An integrative AI system is not a monolithic blackbox, but a modular, standardizable, and certifiable assembly of building blocks at all levels: data, model, algorithm, computing, and infrastructure. In this talk, we summarize our work on developing principled and “white-box” approaches, including formal representations, optimization formalisms, intra- and inter-level mapping strategies, theoretical analysis, and production platforms, for optimal and potentially automatic creation and configuration of AI solutions at all levels, namely, data harmonization, model composition, learning to learn, scalable computing, and infrastructure orchestration. We argue that traditional benchmark/leaderboard-driven bespoke approaches or the massive end-to-end “AGI” models in the Machine Learning community are not suited to meet the highly demanding industrial standards beyond algorithmic performance, such as cost-effectiveness, safety, scalability, and automatability, typically expected in production systems; and there is a need to work on ML-at-All-Levels as a necessity step toward industrializing AI that can be considered transparent, trustworthy, cost effective, and potentially autonomous.

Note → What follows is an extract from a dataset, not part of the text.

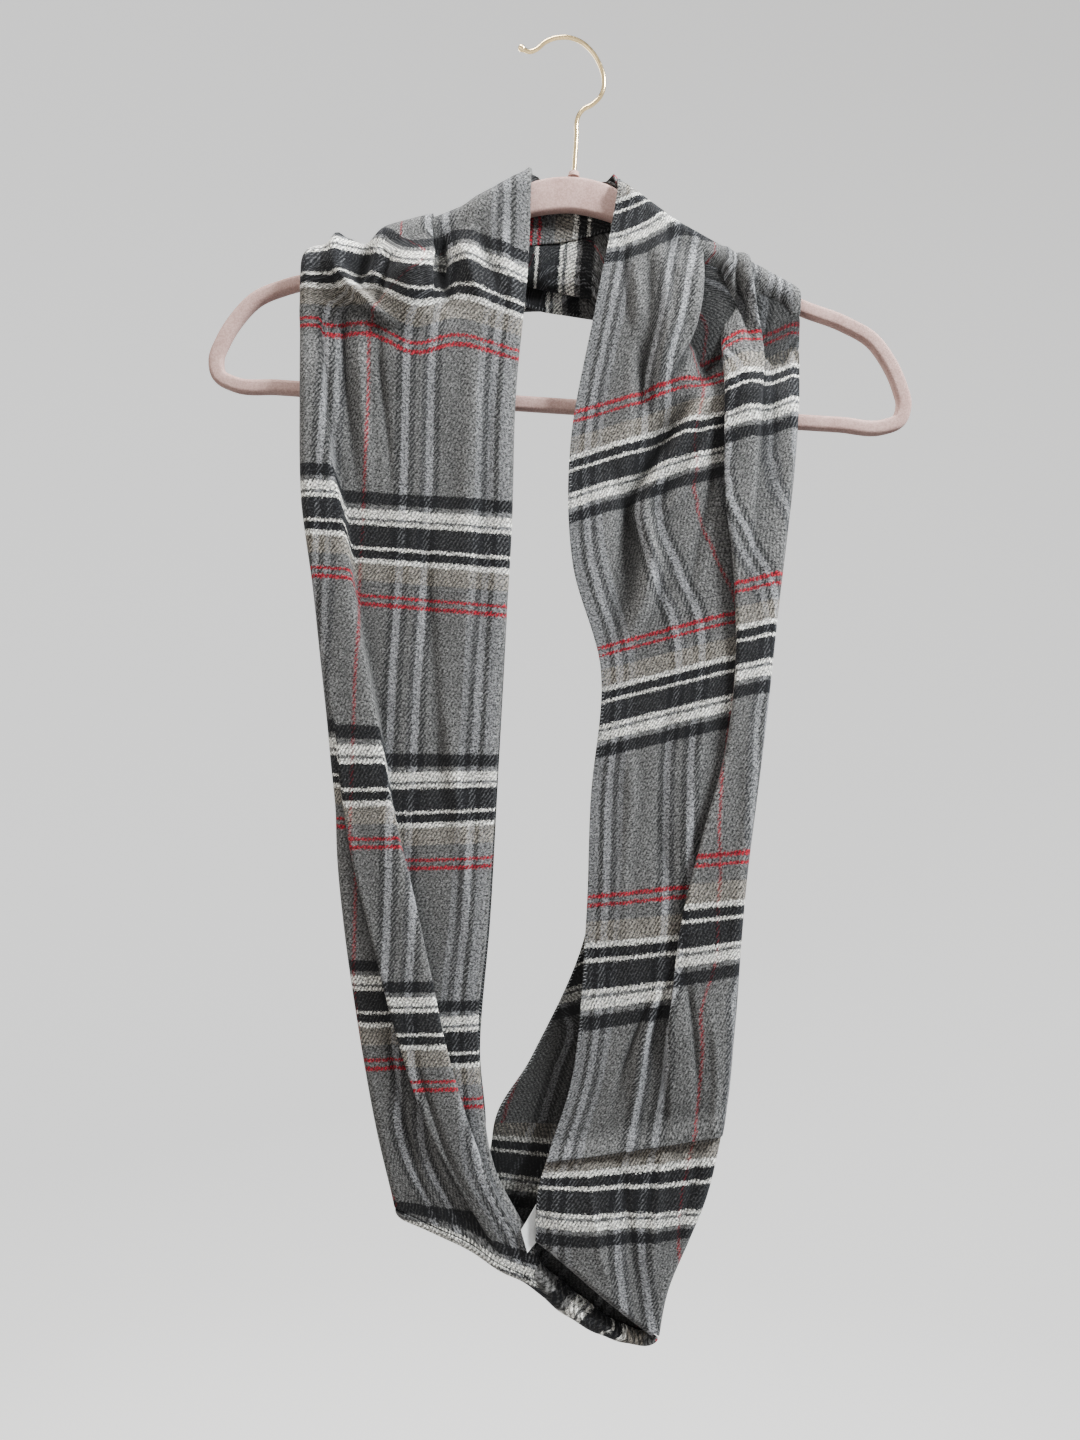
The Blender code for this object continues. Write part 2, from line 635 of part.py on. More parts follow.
flock = plain("frame flock", (0.62, 0.36, 0.32), 0.9)
boss_flock = plain("collar flock", (0.62, 0.36, 0.32), 0.9)
brass = plain("gold wire", (0.75, 0.55, 0.25), 0.25, 1.0)
right_cloth = plain("right leg cloth", (0.35, 0.34, 0.33), 0.95)
tail_cloth = plain("right tail cloth", (0.38, 0.37, 0.36), 0.95)
left_cloth = plain("left leg cloth", (0.33, 0.32, 0.31), 0.95)
fold_cloth = plain("neck fold cloth", (0.2, 0.19, 0.19), 0.95)
wrap_cloth = plain("neck wrap cloth", (0.31, 0.3, 0.3), 0.95)
turn_cloth = plain("bottom turn cloth", (0.36, 0.35, 0.34), 0.95)
roll_cloth = plain("bottom roll cloth", (0.4, 0.39, 0.38), 0.95)
seam_cloth = plain("seam lip cloth", (0.12, 0.12, 0.12), 0.95)
white = plain("label weave", (0.85, 0.85, 0.83), 0.8)

ring_body("hanger_frame", frame_points, flock)

# Collar: a tapered boss on top of the arch, its foot just above the flock
bpy.ops.mesh.primitive_cone_add(
    vertices=24,
    radius1=COLLAR_RADII[0] * MM,
    radius2=COLLAR_RADII[1] * MM,
    depth=COLLAR_TALL * MM,
)
collar = bpy.context.active_object
collar.name = "hanger_collar"
collar_x, collar_z = tipped(0, COLLAR_FOOT + GAP + COLLAR_TALL / 2)
collar.location = (collar_x * MM, 0, collar_z * MM)
collar.rotation_euler = (0, HANGER_TIP, 0)
collar.data.materials.append(boss_flock)

# Hook: gold wire along named bends, thicker at its ball end
hook_bends = table(
    "x z thick",
    [
        (3.2, -83.7, 1),
        (4.6, -62, 1),
        (5.3, -50.5, 1),
        (8.6, -45, 1),
        (15.0, -41.2, 1),
        (20.6, -35, 1),
        (22.2, -26, 1),
        (19.6, -16, 1),
        (13.5, -6.4, 1),
        (4.5, 0.1, 1),
        (-5.4, 1.5, 1),
        (-14.5, -1.1, 1),
        (-21, -6.2, 1),
        (-25, -7.6, 1),
        (-28.4, -6.6, 1.05),
        (-30.2, -5.5, 1.65),
        (-31.6, -4.7, 1.3),
        (-32.2, -4.3, 0.5),
    ],
)
path = bpy.data.curves.new("hanger_hook", "CURVE")
path.dimensions = "3D"
path.resolution_u = 3
path.bevel_depth = WIRE_RADIUS * MM
path.bevel_resolution = 2
path.use_fill_caps = True
spline = path.splines.new("BEZIER")
spline.bezier_points.add(len(hook_bends["x"]) - 1)
for point, x, z, thick in zip(spline.bezier_points, hook_bends["x"], hook_bends["z"], hook_bends["thick"]):
    point.co = (x * MM, 0, z * MM)
    point.handle_left_type = "AUTO"
    point.handle_right_type = "AUTO"
    point.radius = thick
hook = bpy.data.objects.new("hanger_hook", path)
bpy.context.scene.collection.objects.link(hook)
path.materials.append(brass)

# Legs of the scarf
right_anchors = [(right_folds[3], 9, 1.6), (right_folds[4], 2, 1.4)]
right_counts = {"anchors": right_anchors, "last": 3, "fold": 4, "back": 6, "tuck": 0}
right_counts.update({"rows": 26, "over": 5, "behind": 6, "pace": lambda t: 1 - (1 - t) ** 1.25})
right_points = leg_grid(right_rows, right_folds, 1, right_counts, 0, lambda u, x, z: GAP / 2)
sheet("right_leg", right_points, right_cloth)

left_anchors = [(left_folds[0], 5, 1.5), (left_folds[3], 3, 1.6), (left_folds[4], 2, 1.4)]
left_counts = {"anchors": left_anchors, "last": 2, "fold": 4, "back": 6, "tuck": 3}
left_counts.update({"rows": 28, "over": 5, "behind": 6, "pace": lambda t: 1 - (1 - t) ** 1.2})
left_points = leg_grid(
    left_rows,
    left_folds,
    -1,
    left_counts,
    TUCK_DEEP,
    lambda u, x, z: crossing(u, z - curve(x, bottom["x"], bottom["z"]) - HEM - HEM_GAP, True),
)
sheet("left_leg", left_points, left_cloth)

# Below the cross seam
tail_hem = table("x z", [(-60, -738), (-21, -763), (15, -791), (53, -822), (70, -836)])
tail_counts = {"anchors": [(tail_folds[0], 3, 0.4)], "last": 5, "fold": 4, "back": 8, "tuck": 0, "rows": 8, "turn": 5}
tail_points = tail_grid(tail_counts)
sheet("right_tail", tail_points, tail_cloth)

roll_rows = table(
    "x n_front lip",
    [
        (-112, 8, 5),
        (-90, 9, 5),
        (-60, 12, 5),
        (-15, 12, 18),
        (0, 11, 18),
        (10, 10.5, 14),
        (26, 9, 10),
        (45, 8, 9),
        (60, 8, 9),
    ],
)
curl_settings = {"radius": 2.2, "from": 0.55}
sheet("bottom_turn", roll_grid([-108, -100, -90, -80, -70, -60, -50, -40, -30, -22, -16], False), turn_cloth)
sheet("bottom_roll", roll_grid([-15.7, -11, -6, 0, 6, 12, 19, 26, 32, 38, 43], True), roll_cloth)

# Behind the neck
neck_rows = table(
    "x top flap roll strip",
    [
        (-31, -112, -130, -151, -165),
        (-20, -98, -128.8, -154, -168.5),
        (0, -93, -126.5, -158, -172),
        (16, -94, -122.5, -161, -174.5),
        (27, -104, -119.5, -162.5, -176),
    ],
)
sheet("neck_fold", neck_fold_grid([-30, -24, -16, -6, 6, 16, 22, 27]), fold_cloth)
wrap_points = []
for x in np.linspace(-1, 1, 5) * (NECK_HALF - GAP):
    dip = 1 - (x / NECK_HALF) ** 2
    shares = np.linspace(0, 1, 9)
    z = NECK_TOP - NECK_SAG * dip * (1 - shares) - NECK_TALL * shares
    y = np.full(9, NECK_BACK + NECK_STACK + NECK_BULGE * dip)
    wrap_points.append(np.stack([np.full(9, x), y, z], axis=1))
sheet("neck_wrap", np.array(wrap_points), wrap_cloth)

# Lip of the cross seam, lying on the front of the right leg just above the seam
seam_lines = (0.6, 3.0, 5.4)
seam_off = WALL + GAP + 0.1
front_columns = right_points.shape[1] - right_counts["back"] - right_counts["fold"]
seam_points = []
for u in seam_lines:
    line = weft_section(right_rows, right_folds, 1, u, right_counts, 0)[:, 1:front_columns]
    seam_points.append(np.stack([line[0], -FRAME_DEPTH / 2 - line[2] - seam_off, line[1]], axis=1))
sheet("seam_lip", np.array(seam_points), seam_cloth, SEAM_WALL)

# Blank label, its lower part behind the tail
label_corners = table("x n z", [(-30.5, 14.2, -752), (-26.5, 14.2, -766), (-21, 11, -737.5), (-12, 10, -751)])
label_points = np.zeros((3, 3, 3))
for i in range(3):
    for j in range(3):
        weights = np.array([(2 - i) * (2 - j), i * (2 - j), (2 - i) * j, i * j]) / 4
        spot = [float(np.dot(weights, label_corners[name])) for name in ("x", "n", "z")]
        label_points[i, j] = (spot[0], -FRAME_DEPTH / 2 - spot[1], spot[2])
sheet("care_label", label_points, white, LABEL_WALL)
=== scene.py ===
# Loop scarf on a flocked clothes hanger: the cloth, its weave and stitches, the flock and the wire
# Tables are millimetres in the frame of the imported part, finished meshes are metres
import math

import bmesh
import bpy
import numpy as np
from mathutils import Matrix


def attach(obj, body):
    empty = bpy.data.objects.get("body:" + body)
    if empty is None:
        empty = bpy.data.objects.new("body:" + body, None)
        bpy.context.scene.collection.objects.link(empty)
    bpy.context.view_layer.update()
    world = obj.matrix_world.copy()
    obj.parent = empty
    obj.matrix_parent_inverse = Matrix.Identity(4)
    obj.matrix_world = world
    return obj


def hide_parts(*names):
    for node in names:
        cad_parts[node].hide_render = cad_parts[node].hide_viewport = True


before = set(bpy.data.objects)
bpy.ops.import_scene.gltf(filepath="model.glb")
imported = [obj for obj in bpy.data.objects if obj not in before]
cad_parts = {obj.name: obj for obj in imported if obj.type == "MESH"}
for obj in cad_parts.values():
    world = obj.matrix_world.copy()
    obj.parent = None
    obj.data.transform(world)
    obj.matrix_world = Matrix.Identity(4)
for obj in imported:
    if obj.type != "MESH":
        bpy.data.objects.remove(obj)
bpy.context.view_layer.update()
mm = 0.001

clothSettings = {
    "wall": 1.3,
    "foldReach": 5.0,  # how far the outer fold rounds out
    "layerBack": 2.5,  # height of the hidden layer off the hanger's front
    "ridgeBack": 2.8,  # the same at the top of the arm
    "hem": 5.0,
    "hemGap": 0.9,
    "lean": 0.6,
    "unevenness": 0.4,
    "layerLift": 2.6,  # how far the front lies off the hidden layer where the arm carries both
    "tuckLift": 2.2,  # and the tucked edge between them
    "crispStep": 0.6,  # the finer cloth turns its pleats tighter than the solids do
    "crispRidge": 0.85,
    "deeper": 1.25,
    "samples": 640,  # points on a weft line before it is evened out
    "stations": 420,
    "partBy": 75,  # how far below the arm the layers are fully apart
    "press": 0.3,
    "flareReach": 16,
    "fineBelow": 30,  # fine creases fade in below the arm, and towards the outer fold
    "fineEdge": 0.06,
    "backBunch": 0.9,
    "stretchFrom": 900,
    "stretchOver": 560,
}
# The inner edge tucked under: its band and fade, its round, and where up the leg it is widest
tuckSettings = {
    "band": 42,
    "fade": 12,
    "round": 1.8,
    "least": 4,
    "low": 1440,
    "lowOver": 120,
    "high": 700,
    "highOver": 200,
}
hangerSettings = {
    "tip": math.radians(3.8),
    "centre": 8.7,
    "depth": 7.5,
    "rounding": 2.6,
    "wire": 1.4,
    "ringsPerStep": 7,
    "cornerSteps": 6,
}
neckSettings = {
    "half": 18.0,
    "back": 15.0,
    "stack": 6.5,
    "top": -84.0,
    "tall": 79.0,
    "gap": 0.3,
    "peek": 4.6,  # how far the inner edge stands up behind the arch
    "peekWidth": 0.26,
    "pull": 0.9,  # how strongly the cloth leaves the arm and comes in to the neck
    "leave": 0.75,
    "drift": 0.3,
    "backBy": 0.9,
    "blend": 0.7,
    "probe": 0.02,
    "settle": 1.25,
    "turnLeast": 0.6,  # of a half turn over the arm at the inner edge, and how soon it is whole
    "turnOver": 0.25,
}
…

Eric Xing is a professor of Computer Science at Carnegie Mellon University, President of the Mohamed bin Zayed University of Artificial Intelligence, and Founder and Chairman of Petuum Inc., a 2018 World Economic Forum Technology Pioneer company that builds standardized AI development platforms and operating systems for industrial AI applications. He completed his PhD in Computer Science at UC Berkeley. His research interests are the development of machine learning and statistical methodology; and composable, automatic, and scalable computational systems for solving problems involving automated learning, reasoning, and decision-making in artificial, biological, and social systems. Xing currently serves or has served as associate editor of the Journal of the American Statistical AssociationAnnals of Applied Statistics, and IEEE’s Journal of Pattern Analysis and Machine Intelligence; and as action editor of the Machine Learning Journal and Journal of Machine Learning Research. He is a board member of the International Machine Learning Society.